I managed to see two distilleries a day, but I got several lifts from distillery people that resulted from my email contacts. Without help, this task could be difficult to achieve unless you also rely on a taxi.
More Than Just Whisky
I had six full days on Islay, four of which I spent with distillery visists (Tuesday to Friday). But although whisky undoubtedly is the main focus on Islay the island has much more to offer. So I tried to use the remaining two days on the weekend to see at least a little of what’s on the non-alcoholic menu.
On saturday I made a bus trip right up to Portnahaven at the very tip of the Rhinns of Islay. It is a nice calm village at a small bay, its main attractions being the view of the lighthouse and the local pub serving decent food. There a nice possibilities for walking there giving you good views of the coast and landscape.
Sunday was my ultimate walking day. I walked all the way from Port Ellen to the American Monument at the Mull of Oa that was built after World War I. Of course I also walked back…

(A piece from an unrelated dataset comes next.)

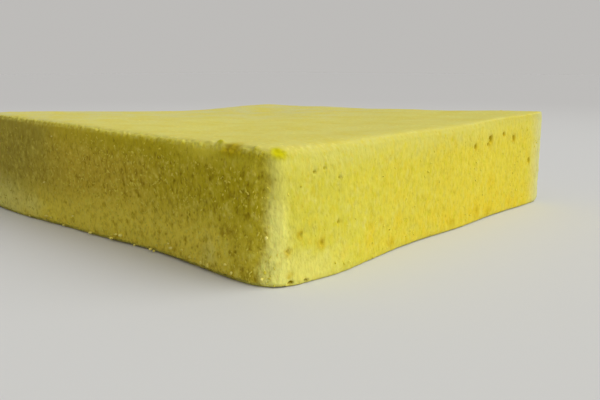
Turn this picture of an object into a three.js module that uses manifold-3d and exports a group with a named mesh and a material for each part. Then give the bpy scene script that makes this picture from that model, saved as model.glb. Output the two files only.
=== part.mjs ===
// A square chiffon cake, uncut and undecorated: one soft block of sponge. Millimetres, +Z up.
// The origin is the middle of the flat base. The front wall faces -Y and the right wall faces +X.

import * as THREE from 'three';
import { mergeVertices } from 'three/addons/utils/BufferGeometryUtils.js';
import Module from 'manifold-3d';

// Driving sizes
const side = 203; // across the walls half-way up, as an 8 inch square tin bakes it
const height = 45.4; // base to top, before the corners rise and the middle sinks
// The four upright corners, in plan: the near one is worn soft, the one at the back right is crisp
const cornerRadius = { frontRight: 6, frontLeft: 5, backRight: 2.8, backLeft: 5 };
// The top edge of each wall, at its -X or -Y end and at its other end: sharp where the crust was cut
const topEdgeRadius = { front: [4, 4.2], right: [5.8, 1.2], back: [4, 1.2], left: [3, 4] };
const baseEdgeRadius = 2;
const cornerBlend = 12; // over which one wall's edge radius turns into the next one's
const flare = 0.4; // how much further out the walls stand at the base than at the top

// How the top settled: each corner's rise over the height, and the sunken middle
const cornerRise = { frontRight: 0.9, frontLeft: 2.9, backRight: 2.7, backLeft: -0.9 };
const sag = 2.3;
const leftEdgeDip = { depth: -1.8, at: 18, width: 42 }; // a low stretch half-way along the left edge
const frontEdgeRise = { depth: 1.1, at: -35, width: 60 };
const ripple = { depth: 0.3, lengthX: 61, lengthY: 83 };

// Each wall waves gently along its length, and near the base it swells out (+) or draws in (-) in places
const wallWave = { depth: 0.5, length: 71 };
const walls = {
  front: {
    phase: 1,
    swells: [
      { depth: -2.9, at: 24, width: 40 },
      { depth: 0.8, at: 86, width: 16 },
    ],
  },
  right: { phase: 0, swells: [{ depth: 3.6, at: -74, width: 20 }] },
  back: {
    phase: 4,
    swells: [
      { depth: 1.1, at: -38, width: 28 },
      { depth: -1, at: 98, width: 20 },
    ],
  },
  left: { phase: 2, swells: [{ depth: 2.6, at: 44, width: 26 }] },
};

// The underside before its own weight pressed it flat: `below` is what is pressed away
const underside = { unevenness: 0.4, length: 57, below: 0.9 };

// Grid cells of the block that is shaped into the cake, and how far their lines crowd to its edges
const cellsAcross = 32;
const cellsUp = 9;
const crowding = 0.62;

const halfSide = side / 2;
const wave = (position, length, phase = 0) => Math.sin((2 * Math.PI * position) / length + phase);
const hump = (position, { depth, at, width }) => depth * Math.exp(-(((position - at) / width) ** 2));

// Moves an evenly spaced grid line, from -1 to 1, towards the nearer edge.
function crowded(line) {
  return (1 - crowding) * line + crowding * Math.sin((line * Math.PI) / 2);
}

// Rounds the corner between two directions: `a` and `b` are distances from the middle, up to
// `limitA` and `limitB`, and what lies outside both straight stretches goes onto a quarter circle.
function roundCorner(a, b, limitA, limitB, radius) {
  const straightA = Math.min(a, limitA - radius);
  const straightB = Math.min(b, limitB - radius);
  const reach = Math.hypot(a - straightA, b - straightB);
  if (reach === 0) return [a, b];
  const longest = Math.max(a - straightA, b - straightB);
  const pull = longest / reach;
  return [straightA + (a - straightA) * pull, straightB + (b - straightB) * pull];
}

function topRadiusAt(x, y) {
  const { lerp } = THREE.MathUtils;
  const sideways = lerp(...(x > 0 ? topEdgeRadius.right : topEdgeRadius.left), 0.5 + y / side);
  const lengthways = lerp(...(y > 0 ? topEdgeRadius.back : topEdgeRadius.front), 0.5 + x / side);
  const share = THREE.MathUtils.smoothstep(Math.abs(x) - Math.abs(y), -cornerBlend, cornerBlend);
  return lerp(lengthways, sideways, share);
}

// The upper and lower edges, all round: shrinks the square ring that the point lies on.
function roundEdge(point) {
  const ring = Math.max(Math.abs(point.x), Math.abs(point.y));
  const radius = point.z > 0 ? topRadiusAt(point.x, point.y) : baseEdgeRadius;
  const [newRing, newLevel] = roundCorner(ring, Math.abs(point.z), halfSide, height / 2, radius);
  const shrink = ring > 0 ? newRing / ring : 1;
  point.set(point.x * shrink, point.y * shrink, Math.sign(point.z) * newLevel);
}

// The upright corners: each square ring becomes a square with rounded corners.
function roundPlan(point) {
  const ring = Math.max(Math.abs(point.x), Math.abs(point.y));
  const corner = `${point.y > 0 ? 'back' : 'front'}${point.x > 0 ? 'Right' : 'Left'}`;
  const radius = (cornerRadius[corner] * ring) / halfSide;
  const [x, y] = roundCorner(Math.abs(point.x), Math.abs(point.y), ring, ring, radius);
  point.x = Math.sign(point.x) * x;
  point.y = Math.sign(point.y) * y;
}

// Height of the settled top over the point (x, y) of the plan
function topHeight(x, y) {
  const right = 0.5 + x / side;
  const back = 0.5 + y / side;
  const rise =
    cornerRise.frontRight * right * (1 - back) +
    cornerRise.frontLeft * (1 - right) * (1 - back) +
    cornerRise.backRight * right * back +
    cornerRise.backLeft * (1 - right) * back;
  const sunk = sag * (1 - ((x / halfSide) ** 2 + (y / halfSide) ** 2) / 2);
  const edges = hump(y, leftEdgeDip) * (1 - right) + hump(x, frontEdgeRise) * (1 - back) ** 2;
  const rippled = ripple.depth * wave(x, ripple.lengthX) * wave(y, ripple.lengthY, 1);
  return height + rise - sunk + edges + rippled;
}

// How far out a wall stands at `along` its length and `low` its height, 1 at the base and 0 at the top
function wallOffset({ phase, swells }, along, low) {
  const swell = swells.reduce((sum, place) => sum + hump(along, place), 0);
  return flare * (low - 0.5) + low * swell + wallWave.depth * wave(along, wallWave.length, phase);
}

// Leans and swells the walls. The middle of the top and of the base hardly moves.
function bendWalls(point) {
  const low = 0.5 - point.z / height;
  const { x, y } = point;
  const nearness = (distance) => Math.sign(distance) * (Math.abs(distance) / halfSide) ** 6;
  point.x += nearness(x) * wallOffset(x > 0 ? walls.right : walls.left, y, low);
  point.y += nearness(y) * wallOffset(y > 0 ? walls.back : walls.front, x, low);
}

// Puts the uneven underside just below z = 0, and the top at its settled height.
function settle(point) {
  const level = 0.5 + point.z / height;
  const uneven = underside.unevenness * wave(point.x, underside.length) * wave(point.y, underside.length);
  point.z = (1 - level) * (uneven - underside.below) + level * topHeight(point.x, point.y);
}

function closedGrid(geometry) {
  geometry.deleteAttribute('normal');
  geometry.deleteAttribute('uv');
  return mergeVertices(geometry);
}

function spongeBlock() {
  const geometry = closedGrid(new THREE.BoxGeometry(2, 2, 2, cellsAcross, cellsAcross, cellsUp));
  const positions = geometry.attributes.position;
  const point = new THREE.Vector3();
  for (let i = 0; i < positions.count; i++) {
    point.fromBufferAttribute(positions, i);
    point.set(
      crowded(point.x) * halfSide,
      crowded(point.y) * halfSide,
      (crowded(point.z) * height) / 2,
    );
    roundEdge(point);
    roundPlan(point);
    bendWalls(point);
    settle(point);
    positions.setXYZ(i, point.x, point.y, point.z);
  }
  return geometry;
}

const wasm = await Module();
wasm.setup();

const solidOf = (geometry) =>
  new wasm.Manifold(
    new wasm.Mesh({
      numProp: 3,
      vertProperties: new Float32Array(geometry.attributes.position.array),
      triVerts: new Uint32Array(geometry.index.array),
    }),
  );

function geometryOf(solid) {
  const mesh = solid.getMesh();
  const geometry = new THREE.BufferGeometry();
  geometry.setAttribute('position', new THREE.BufferAttribute(mesh.vertProperties, 3));
  geometry.setIndex(new THREE.BufferAttribute(mesh.triVerts, 1));
  geometry.computeVertexNormals();
  return geometry;
}

// The block with its underside cut flat, where the cake rests
function cakeGeometry() {
  const slab = closedGrid(new THREE.BoxGeometry(2 * side, 2 * side, height));
  slab.translate(0, 0, -height / 2);
  const geometry = geometryOf(solidOf(spongeBlock()).subtract(solidOf(slab)));
  geometry.computeBoundingBox();
  const { min, max } = geometry.boundingBox;
  return geometry.translate(-(min.x + max.x) / 2, -(min.y + max.y) / 2, 0);
}

const sponge = new THREE.MeshStandardMaterial({ color: 0xdccf6a, roughness: 0.9, metalness: 0 });

const cake = new THREE.Mesh(cakeGeometry(), sponge);
cake.name = 'cake';

const chiffonCake = new THREE.Group();
chiffonCake.add(cake);

export default chiffonCake;
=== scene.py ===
import math

import bpy
import numpy as np
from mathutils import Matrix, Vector


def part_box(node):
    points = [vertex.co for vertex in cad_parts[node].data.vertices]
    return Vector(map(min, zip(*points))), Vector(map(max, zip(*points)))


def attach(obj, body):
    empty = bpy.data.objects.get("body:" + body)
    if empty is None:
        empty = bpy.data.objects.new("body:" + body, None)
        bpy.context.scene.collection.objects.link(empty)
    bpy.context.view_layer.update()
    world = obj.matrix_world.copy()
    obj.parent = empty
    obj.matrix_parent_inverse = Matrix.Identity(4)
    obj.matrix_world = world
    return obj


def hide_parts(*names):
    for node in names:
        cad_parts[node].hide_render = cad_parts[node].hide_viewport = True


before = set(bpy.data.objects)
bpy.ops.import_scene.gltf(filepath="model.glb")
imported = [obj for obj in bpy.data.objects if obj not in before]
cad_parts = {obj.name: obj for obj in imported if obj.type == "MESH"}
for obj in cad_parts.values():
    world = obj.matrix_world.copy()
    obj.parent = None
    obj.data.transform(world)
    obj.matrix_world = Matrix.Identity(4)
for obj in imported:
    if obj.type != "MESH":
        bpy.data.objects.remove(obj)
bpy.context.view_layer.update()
mm = 0.001


def clearSelection():
    if bpy.context.mode != "OBJECT":
        bpy.ops.object.mode_set(mode="OBJECT")
    bpy.ops.object.select_all(action="DESELECT")


def bakeModifier(piece, kind, name, **options):
    # adds one modifier and applies it at once
    modifier = piece.modifiers.new(name, kind)
    for option, value in options.items():
        setattr(modifier, option, value)
    bpy.ops.object.modifier_apply(modifier=name)


def triangleCount(piece):
    return sum(len(face.vertices) - 2 for face in piece.data.polygons)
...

The monument itself is no big deal, but it sits on top of a cliff that gives you a magnificent view of the coast. There is a parking lot at the dead end of the road about half a mile from the monument. To reach it you will have to walk on grass-covered spongy peat that will most certainly also display some puddles. So ladies, leave your high heels at home! The monument can be reached on a direct footpath or a circular path that provides face-to-face contact with a herd of cute and shaggy highland cows.
Where’s the Tourism?
Of course, Islay is a tourist attraction, mainly fuelled by the whisky distilleries but also by the great possibilities for walking and wildlife watching. To be honest, I had expected Islay to be far more touristy than it actually turned out to be. But luckily I could not detect the typicial symptoms of tourism like lines of souvenir shops or those little choo-choo tractor trains that carry people around for sight-seeing.
Manifest tourism on Islay seems to be concentrated at the disilleries only. The only touristic feature at the American monument is an information board. I wonder how Islay might look if it belonged to Italy, Spain or France.
And another positive surprise for me was the amazing friendliness of the local people. In other places in the world I made the experience that tourists are often ignored or sometimes even frowned upon, even by locals who make their living with tourism. But if people start chatting to you at bus stops and farmers greet you down from their tractors as well as locals on the street even though you are visibly not one of them, it is clear that visitors really are welcome on Islay.
So far, the Ileachs seem to have managed admiringly well to keep the balance between generating cash flow from visitors and retaining their cultural and personal identities. Luckily peated whisky and bird watching are not really big magnets for mass tourism, so I am positive that this special Islay feeling will not change in the future.